One of the slides from Swallow’s PowerPoint presentation showed a graph with a comparison between the actual salaries of the town staff and the average salaries from a survey group, and his comment at the bottom of the slide stated, “The chart indicates that on average the town positions are behind their peers by 18.4 percent.”

“The proposal that I made is based on the general principal that this salary study is viable to consider,” council member Don Volger said, beginning the debate at the Dec. 6 work session. “It was professionally done and the conclusions it came to were defensible and justifiable, and obviously the study shows that our employees are below the curve, based on the average for other communities and businesses.”

While Volger’s proposal called for adjusting every town employee’s salary so they would at least be up to the minimum curve on Swallow’s graph, Mayor Ross Aragon said, “I think one of the things we should consider as a board is the economic climate. We hear about the fiscal cliff, and it’s affecting us. I shudder to think about what’s happening in Egypt. It’s crazy, because nobody’s working. Spain and all of those countries — that situation is going to impact the United States. For us to say we are doing good, we’re not doing good. That’s one of the things we have to consider: Can we hang on?”

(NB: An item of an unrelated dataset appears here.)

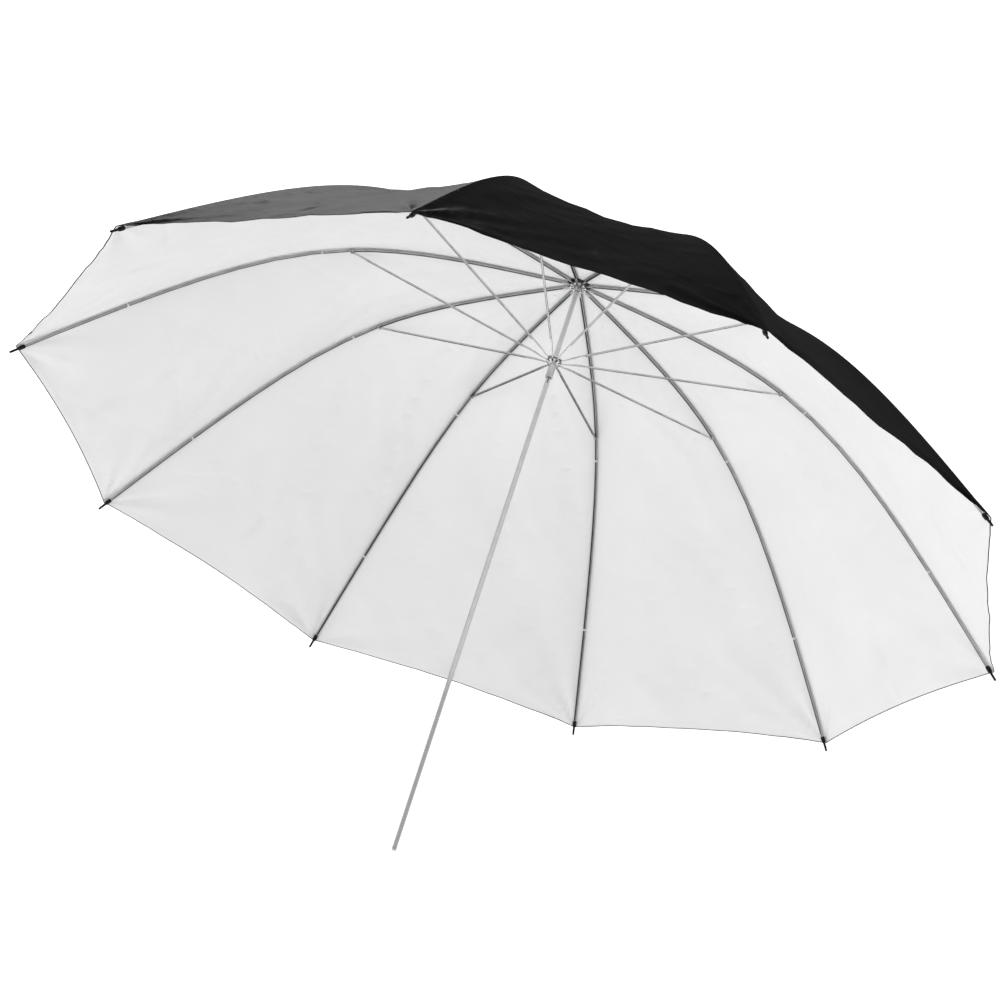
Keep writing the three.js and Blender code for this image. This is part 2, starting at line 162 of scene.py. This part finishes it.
def rib_matrix(i):
    """From a rib's own frame (x outward, y along the shaft, z across) to the row's."""
    return Matrix.Translation((0, HUB_Y, 0)) @ Matrix.Rotation(-rib_angle(i), 4, "Y")


def smooth(low, high, x):
    """0 up to low, 1 from high on, and an even S curve between them."""
    t = np.clip((x - low) / (high - low), 0, 1)
    return t * t * (3 - 2 * t)


# ---- Mesh and material helpers ----


def new_object(name, vertices, faces, materials, face_slots=None, uvs=None):
    mesh = bpy.data.meshes.new(name)
    mesh.from_pydata([tuple(v) for v in vertices], [], faces)
    for m in materials:
        mesh.materials.append(m)
    if face_slots is not None:
        mesh.polygons.foreach_set("material_index", face_slots)
    if uvs is not None:
        layer = mesh.uv_layers.new(name="cut")
        corner = np.array([loop.vertex_index for loop in mesh.loops])
        layer.data.foreach_set("uv", np.asarray(uvs)[corner].ravel())
    mesh.polygons.foreach_set("use_smooth", [True] * len(mesh.polygons))
    mesh.update()
    obj = bpy.data.objects.new(name, mesh)
    bpy.context.scene.collection.objects.link(obj)
    return obj


def tube(points, radius, sides):
    """Vertices and faces of a round tube along a closed loop of points."""
    count = len(points)
    vertices, faces = [], []
    side = Vector((0.3, 0.2, 0.9)).normalized()  # turned square to the loop at each point
    for i, p in enumerate(points):
        direction = (points[(i + 1) % count] - points[i - 1]).normalized()
        side = (side - direction * side.dot(direction)).normalized()
        other = direction.cross(side)
        for j in range(sides):
            a = 2 * math.pi * j / sides
            vertices.append(p + radius * (math.cos(a) * side + math.sin(a) * other))
    for i in range(count):
        for j in range(sides):
            k = (j + 1) % sides
            n = (i + 1) % count
            faces.append((i * sides + j, i * sides + k, n * sides + k, n * sides + j))
    return vertices, faces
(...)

“My first question,” council member Darrel Cotton asked, “is can you point me to, in the general public, somebody making fifty-five thousand dollars a year?” Cotton then went on to present his counterargument, despite some heated debate concerning the accuracy of his math by Town Clerk April Hessman, that town staff already makes more money than most private citizens in the community.

“I disagree with you,” council member Kathie Lattin countered, “because I think you’re not taking what the base wage is. You’re adding in all of the benefits. I’m telling you that somebody might say they’re making thirty-thousand dollars a year, but they’re not taking into consideration the benefit programs they have, so we’re not comparing apples to apples. When I consider all the companies I called and the research I did, I stand very strongly with Don’s proposal. I think that us going up to the bottom line …”

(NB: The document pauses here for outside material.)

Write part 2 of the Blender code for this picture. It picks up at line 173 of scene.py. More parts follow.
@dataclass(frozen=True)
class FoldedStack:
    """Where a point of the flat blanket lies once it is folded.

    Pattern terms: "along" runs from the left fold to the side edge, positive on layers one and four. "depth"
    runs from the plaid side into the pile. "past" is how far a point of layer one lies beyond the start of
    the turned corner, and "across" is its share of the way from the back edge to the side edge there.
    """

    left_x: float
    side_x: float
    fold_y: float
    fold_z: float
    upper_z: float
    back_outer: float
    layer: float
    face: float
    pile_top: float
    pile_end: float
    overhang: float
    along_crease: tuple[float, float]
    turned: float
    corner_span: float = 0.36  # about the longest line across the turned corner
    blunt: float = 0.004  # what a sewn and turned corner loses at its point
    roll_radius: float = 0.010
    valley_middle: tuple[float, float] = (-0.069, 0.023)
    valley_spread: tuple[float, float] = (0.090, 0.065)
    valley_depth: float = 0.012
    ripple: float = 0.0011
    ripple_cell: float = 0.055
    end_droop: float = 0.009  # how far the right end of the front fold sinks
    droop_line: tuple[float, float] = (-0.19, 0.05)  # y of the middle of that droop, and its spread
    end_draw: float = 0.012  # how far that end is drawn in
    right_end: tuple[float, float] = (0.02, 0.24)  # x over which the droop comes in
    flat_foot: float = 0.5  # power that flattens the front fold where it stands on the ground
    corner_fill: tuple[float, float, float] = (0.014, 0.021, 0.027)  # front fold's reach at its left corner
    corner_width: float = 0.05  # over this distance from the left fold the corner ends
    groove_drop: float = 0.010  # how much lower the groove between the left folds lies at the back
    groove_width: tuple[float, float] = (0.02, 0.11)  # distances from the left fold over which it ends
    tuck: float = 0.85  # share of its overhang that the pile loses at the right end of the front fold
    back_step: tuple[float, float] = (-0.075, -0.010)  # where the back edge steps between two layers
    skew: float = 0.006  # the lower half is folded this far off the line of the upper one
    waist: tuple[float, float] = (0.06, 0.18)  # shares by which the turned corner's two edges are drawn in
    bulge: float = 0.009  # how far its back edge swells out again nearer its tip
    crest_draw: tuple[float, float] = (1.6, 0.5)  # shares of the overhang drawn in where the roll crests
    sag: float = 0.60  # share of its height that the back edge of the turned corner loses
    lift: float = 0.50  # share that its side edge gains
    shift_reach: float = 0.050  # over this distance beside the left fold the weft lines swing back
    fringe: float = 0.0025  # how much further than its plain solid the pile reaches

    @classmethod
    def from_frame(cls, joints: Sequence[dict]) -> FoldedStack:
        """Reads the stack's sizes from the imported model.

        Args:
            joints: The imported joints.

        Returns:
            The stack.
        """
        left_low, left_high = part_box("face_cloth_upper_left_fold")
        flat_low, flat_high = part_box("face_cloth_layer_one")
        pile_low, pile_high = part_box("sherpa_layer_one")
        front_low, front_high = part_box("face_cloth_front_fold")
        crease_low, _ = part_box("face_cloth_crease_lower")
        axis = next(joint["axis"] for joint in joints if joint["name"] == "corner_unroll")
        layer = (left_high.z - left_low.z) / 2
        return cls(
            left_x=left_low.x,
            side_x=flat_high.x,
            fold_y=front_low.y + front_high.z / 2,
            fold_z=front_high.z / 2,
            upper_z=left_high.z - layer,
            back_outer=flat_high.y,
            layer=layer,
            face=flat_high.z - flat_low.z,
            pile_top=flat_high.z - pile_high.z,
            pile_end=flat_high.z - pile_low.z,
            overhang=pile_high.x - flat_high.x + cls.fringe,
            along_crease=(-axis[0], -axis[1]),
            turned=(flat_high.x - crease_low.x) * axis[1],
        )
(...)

“I gotta go back to the survey,” Cotton interrupted. “It’s a public sector survey, and that’s exactly my problem. The public sector has become a protected class that is entitled to a finer standard of living then the people they theoretically work for.

“I’m old, but I remember when public servants got squat. They did their job because they wanted to help. We had a sheriff who supplied his own damn car, his own gas, and got beat up all on his own for a couple hundred bucks a month. Now that was a public servant.

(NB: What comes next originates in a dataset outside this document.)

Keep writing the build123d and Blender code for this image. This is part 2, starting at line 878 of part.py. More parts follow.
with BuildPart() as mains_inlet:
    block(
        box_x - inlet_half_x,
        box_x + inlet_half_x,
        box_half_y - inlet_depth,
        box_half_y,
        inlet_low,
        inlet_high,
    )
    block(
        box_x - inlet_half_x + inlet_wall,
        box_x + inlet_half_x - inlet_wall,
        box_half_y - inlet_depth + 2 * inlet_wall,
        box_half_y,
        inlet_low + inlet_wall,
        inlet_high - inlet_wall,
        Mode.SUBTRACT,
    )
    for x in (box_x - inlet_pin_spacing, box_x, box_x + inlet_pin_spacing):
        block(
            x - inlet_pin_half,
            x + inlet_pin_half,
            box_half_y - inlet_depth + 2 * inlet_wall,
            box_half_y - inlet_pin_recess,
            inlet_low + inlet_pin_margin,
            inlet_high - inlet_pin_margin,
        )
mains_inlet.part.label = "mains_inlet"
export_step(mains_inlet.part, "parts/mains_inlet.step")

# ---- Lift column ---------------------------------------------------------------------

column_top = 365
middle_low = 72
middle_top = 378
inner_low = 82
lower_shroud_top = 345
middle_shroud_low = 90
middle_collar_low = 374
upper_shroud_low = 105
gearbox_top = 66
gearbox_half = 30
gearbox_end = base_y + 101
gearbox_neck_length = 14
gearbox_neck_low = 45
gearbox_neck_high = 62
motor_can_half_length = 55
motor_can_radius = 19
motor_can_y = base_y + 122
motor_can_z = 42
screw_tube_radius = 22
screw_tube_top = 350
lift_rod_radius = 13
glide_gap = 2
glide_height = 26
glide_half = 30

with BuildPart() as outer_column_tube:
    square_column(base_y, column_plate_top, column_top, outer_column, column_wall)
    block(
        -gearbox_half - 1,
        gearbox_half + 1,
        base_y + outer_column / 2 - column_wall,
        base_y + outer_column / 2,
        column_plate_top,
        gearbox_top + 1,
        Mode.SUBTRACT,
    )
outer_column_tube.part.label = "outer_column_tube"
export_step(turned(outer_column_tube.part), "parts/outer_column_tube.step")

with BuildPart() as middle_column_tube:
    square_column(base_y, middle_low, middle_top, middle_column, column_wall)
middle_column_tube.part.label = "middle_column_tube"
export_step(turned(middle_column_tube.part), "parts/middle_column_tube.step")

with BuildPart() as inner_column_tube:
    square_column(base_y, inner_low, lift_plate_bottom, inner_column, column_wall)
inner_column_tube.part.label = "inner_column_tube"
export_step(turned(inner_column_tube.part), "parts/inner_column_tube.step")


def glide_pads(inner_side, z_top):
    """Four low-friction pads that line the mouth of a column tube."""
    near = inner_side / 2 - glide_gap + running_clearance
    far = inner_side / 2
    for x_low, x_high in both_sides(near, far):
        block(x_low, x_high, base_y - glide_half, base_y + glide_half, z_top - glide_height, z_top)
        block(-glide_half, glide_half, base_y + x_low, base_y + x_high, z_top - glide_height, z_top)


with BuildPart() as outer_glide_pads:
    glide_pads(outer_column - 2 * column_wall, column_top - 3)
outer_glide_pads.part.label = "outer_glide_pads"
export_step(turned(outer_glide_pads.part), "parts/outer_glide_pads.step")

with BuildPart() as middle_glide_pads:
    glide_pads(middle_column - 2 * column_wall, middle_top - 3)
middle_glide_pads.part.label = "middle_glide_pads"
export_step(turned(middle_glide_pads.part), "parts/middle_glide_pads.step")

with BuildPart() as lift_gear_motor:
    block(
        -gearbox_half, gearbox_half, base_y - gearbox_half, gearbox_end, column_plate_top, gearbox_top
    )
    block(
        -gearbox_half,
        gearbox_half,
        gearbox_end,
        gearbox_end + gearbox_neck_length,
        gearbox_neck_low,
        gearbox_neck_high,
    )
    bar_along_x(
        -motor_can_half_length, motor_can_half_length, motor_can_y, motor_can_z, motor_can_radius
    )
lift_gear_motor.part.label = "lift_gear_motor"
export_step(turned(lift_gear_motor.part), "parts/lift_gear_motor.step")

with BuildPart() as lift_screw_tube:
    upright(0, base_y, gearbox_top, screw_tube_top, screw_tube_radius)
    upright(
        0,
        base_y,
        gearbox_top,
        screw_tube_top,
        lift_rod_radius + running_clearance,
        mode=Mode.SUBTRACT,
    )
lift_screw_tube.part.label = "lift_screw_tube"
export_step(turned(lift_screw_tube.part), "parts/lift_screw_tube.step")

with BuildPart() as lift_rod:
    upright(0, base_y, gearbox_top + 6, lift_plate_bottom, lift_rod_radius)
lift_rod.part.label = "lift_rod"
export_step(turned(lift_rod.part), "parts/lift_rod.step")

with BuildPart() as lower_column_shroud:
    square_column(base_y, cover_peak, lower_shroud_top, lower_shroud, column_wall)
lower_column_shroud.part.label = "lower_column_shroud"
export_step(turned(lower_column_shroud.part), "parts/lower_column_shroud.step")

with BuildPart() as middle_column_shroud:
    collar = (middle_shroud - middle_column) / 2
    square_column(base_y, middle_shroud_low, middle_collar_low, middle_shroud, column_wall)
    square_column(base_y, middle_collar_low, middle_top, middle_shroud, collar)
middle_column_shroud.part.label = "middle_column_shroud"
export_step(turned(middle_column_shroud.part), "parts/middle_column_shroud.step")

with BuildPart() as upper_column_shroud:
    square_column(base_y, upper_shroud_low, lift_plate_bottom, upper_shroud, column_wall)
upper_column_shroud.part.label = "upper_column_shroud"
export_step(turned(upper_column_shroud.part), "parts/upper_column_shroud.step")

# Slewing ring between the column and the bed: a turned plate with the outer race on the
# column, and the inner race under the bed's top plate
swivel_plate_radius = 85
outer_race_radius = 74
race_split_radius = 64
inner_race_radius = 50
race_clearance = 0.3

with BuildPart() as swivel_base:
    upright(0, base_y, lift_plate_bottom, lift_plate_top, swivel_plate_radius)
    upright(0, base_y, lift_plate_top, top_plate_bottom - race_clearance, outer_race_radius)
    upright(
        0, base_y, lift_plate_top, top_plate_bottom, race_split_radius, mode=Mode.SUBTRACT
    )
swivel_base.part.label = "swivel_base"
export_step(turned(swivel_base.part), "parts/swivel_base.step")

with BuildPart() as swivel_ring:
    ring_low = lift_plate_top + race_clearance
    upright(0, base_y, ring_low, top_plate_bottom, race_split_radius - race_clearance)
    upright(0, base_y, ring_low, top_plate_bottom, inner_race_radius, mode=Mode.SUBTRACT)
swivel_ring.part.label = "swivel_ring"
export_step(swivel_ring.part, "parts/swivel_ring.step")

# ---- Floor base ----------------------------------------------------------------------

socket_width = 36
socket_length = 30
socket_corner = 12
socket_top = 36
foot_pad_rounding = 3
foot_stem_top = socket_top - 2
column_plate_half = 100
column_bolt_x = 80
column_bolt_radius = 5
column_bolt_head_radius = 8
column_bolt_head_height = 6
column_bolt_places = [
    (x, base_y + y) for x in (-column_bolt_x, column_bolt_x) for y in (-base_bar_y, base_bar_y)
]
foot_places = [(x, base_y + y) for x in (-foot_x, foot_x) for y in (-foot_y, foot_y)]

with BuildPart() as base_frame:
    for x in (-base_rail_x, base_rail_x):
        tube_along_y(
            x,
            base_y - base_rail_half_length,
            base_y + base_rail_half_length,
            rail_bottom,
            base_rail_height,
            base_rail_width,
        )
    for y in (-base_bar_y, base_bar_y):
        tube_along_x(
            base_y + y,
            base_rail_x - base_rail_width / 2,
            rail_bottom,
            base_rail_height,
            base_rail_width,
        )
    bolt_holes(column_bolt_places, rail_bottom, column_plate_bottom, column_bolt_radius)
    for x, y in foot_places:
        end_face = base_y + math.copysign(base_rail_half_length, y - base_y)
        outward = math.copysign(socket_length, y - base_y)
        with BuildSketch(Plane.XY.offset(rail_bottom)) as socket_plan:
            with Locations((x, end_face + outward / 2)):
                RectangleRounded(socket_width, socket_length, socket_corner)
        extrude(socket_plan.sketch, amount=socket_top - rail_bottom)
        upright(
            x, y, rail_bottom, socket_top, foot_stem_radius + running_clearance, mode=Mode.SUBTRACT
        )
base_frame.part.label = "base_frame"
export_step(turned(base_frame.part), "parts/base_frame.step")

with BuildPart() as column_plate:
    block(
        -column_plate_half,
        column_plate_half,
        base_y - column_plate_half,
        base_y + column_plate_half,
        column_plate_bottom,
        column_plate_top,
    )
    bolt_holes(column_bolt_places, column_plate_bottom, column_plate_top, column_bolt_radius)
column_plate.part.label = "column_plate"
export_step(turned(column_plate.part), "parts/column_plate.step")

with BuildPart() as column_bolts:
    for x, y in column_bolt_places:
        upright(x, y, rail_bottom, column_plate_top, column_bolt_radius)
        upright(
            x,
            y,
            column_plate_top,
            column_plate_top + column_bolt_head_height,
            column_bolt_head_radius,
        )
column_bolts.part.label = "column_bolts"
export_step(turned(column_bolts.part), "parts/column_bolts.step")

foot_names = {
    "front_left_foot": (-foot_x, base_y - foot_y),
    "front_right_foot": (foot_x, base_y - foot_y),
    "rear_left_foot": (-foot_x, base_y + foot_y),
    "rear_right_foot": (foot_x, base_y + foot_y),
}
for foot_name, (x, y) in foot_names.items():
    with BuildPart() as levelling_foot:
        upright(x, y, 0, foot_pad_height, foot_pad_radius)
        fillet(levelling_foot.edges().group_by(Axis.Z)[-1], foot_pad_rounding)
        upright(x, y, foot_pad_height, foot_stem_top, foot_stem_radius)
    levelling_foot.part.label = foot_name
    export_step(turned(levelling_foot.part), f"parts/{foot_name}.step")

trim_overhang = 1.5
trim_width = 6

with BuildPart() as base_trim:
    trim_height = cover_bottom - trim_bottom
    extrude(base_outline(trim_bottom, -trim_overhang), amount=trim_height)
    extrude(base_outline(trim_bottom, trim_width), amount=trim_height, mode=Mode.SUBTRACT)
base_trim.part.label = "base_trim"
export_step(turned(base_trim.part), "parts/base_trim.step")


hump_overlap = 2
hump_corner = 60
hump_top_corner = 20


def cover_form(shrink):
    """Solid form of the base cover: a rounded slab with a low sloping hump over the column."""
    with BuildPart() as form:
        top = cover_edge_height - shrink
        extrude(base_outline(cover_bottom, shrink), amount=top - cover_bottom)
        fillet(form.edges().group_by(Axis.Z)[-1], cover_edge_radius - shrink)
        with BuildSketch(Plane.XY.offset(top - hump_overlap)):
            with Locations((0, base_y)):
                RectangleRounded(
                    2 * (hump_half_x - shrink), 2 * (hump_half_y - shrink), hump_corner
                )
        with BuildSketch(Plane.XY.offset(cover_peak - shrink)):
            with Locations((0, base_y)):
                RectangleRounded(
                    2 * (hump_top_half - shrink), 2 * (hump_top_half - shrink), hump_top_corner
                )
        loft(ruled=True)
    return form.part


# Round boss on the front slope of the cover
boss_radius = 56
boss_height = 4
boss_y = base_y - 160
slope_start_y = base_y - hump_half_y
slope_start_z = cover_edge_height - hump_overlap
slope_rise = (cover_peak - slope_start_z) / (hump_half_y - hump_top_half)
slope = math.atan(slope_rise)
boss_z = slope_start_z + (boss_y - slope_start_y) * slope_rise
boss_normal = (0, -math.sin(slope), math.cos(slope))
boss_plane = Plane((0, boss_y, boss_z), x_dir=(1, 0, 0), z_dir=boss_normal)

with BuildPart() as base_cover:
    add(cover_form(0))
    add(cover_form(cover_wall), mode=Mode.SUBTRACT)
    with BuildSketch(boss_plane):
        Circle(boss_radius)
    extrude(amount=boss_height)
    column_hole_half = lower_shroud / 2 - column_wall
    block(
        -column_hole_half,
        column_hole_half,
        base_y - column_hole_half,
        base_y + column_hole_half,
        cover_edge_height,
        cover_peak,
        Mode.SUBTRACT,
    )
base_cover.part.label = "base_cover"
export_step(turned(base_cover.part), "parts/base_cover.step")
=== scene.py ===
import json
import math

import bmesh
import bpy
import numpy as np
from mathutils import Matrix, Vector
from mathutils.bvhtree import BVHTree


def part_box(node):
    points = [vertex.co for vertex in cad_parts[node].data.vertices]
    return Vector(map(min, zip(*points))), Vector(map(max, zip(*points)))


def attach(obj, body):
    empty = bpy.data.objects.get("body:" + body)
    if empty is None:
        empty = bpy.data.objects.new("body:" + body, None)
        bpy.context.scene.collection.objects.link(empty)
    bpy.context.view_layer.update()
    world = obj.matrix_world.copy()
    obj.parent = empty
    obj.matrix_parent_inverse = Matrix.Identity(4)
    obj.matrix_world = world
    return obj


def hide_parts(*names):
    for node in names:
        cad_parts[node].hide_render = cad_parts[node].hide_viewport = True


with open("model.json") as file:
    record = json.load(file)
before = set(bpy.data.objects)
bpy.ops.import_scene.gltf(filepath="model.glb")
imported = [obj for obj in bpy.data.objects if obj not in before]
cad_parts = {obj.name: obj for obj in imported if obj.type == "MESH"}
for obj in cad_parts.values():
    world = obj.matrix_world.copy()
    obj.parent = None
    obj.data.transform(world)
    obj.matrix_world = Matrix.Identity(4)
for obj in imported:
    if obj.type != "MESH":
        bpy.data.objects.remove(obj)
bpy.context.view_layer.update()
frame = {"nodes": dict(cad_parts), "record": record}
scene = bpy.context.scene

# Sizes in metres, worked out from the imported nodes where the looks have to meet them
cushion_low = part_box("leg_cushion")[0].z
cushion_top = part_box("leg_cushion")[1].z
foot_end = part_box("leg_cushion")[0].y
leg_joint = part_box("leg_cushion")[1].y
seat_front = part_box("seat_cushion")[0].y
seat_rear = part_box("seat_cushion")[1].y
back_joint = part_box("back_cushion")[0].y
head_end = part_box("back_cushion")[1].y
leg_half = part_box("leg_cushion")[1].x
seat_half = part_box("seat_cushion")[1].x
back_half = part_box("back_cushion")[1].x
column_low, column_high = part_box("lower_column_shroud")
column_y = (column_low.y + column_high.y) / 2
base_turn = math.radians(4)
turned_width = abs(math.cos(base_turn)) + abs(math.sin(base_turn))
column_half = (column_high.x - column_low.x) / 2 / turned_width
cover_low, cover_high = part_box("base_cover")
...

“Now, in my mind, it has swung the other way and because of unions the public sector is driving the numbers. I just think it is wrong in this economic atmosphere to tell the people, ‘I know you lost your car, I know you’re losing your house, and I know your kids aren’t getting squat for Christmas, but hey, we’ve got extra money so we are going to pass it around to the town employees.’

“A fifty-five thousand dollar annual median income is not being under compensated. Damn few people have that kind of income in Archuleta County. Just because somebody got paid that up in Denver, I don’t care. You can’t do public sector studies. They’re biased. It is so wrong to pass out a quarter of a million dollars (the amount Volger’s proposal would have cost the town) when people are losing their homes and moving out because they can’t live here. They can’t make it.”

“And it’s those people’s money we are talking about spending,” council member Tracy Bunning added. “It’s really easy to be generous and to be magnanimous when it’s not your money. You know …”

“I resent that,” Volger interrupted. “You know I think that I do treat it as my money, and a portion of it is my money, and I want to manage it. I’m thinking about the community as a whole, and to say that we’re not, or that I personally am not, taking that into consideration … well, I resent that.”

“You know what,” Bunning countered, “I resent you interrupting me. I was quiet, I listened to you and I didn’t interrupt you once.”

When Volger apologized, Bunning continued, “I think we need to be reasonable. We need to take into account the people that are paying taxes, because we’re talking about spending their money. I want to make sure we understand that. It’s two hundred fifty thousand dollars a year.

“We were concerned about the fact that for four years our employees didn’t get any raises,” Bunning explained, referring the reason behind the town hiring Swallow to do his survey, “and I am concerned about that, but two hundred fifty thousand dollars a year over the next four years? See, this isn’t a one-time thing. This is every year, and the town would be obligated to pay that every year.

“I’m not suggesting that you’re being unreasonable in wanting to compensate the employees,” Bunning concluded, “I just think that we’re not being responsible when we look at what this obligation really means.”

In the end, it was decided to give an across-the-board raise of 7 percent to all town employees to make up for no one receiving cost of living increases for the last four years, then to spend more time studying the issue early in 2013 so that it doesn’t crop up at the last minute during next year’s budget season.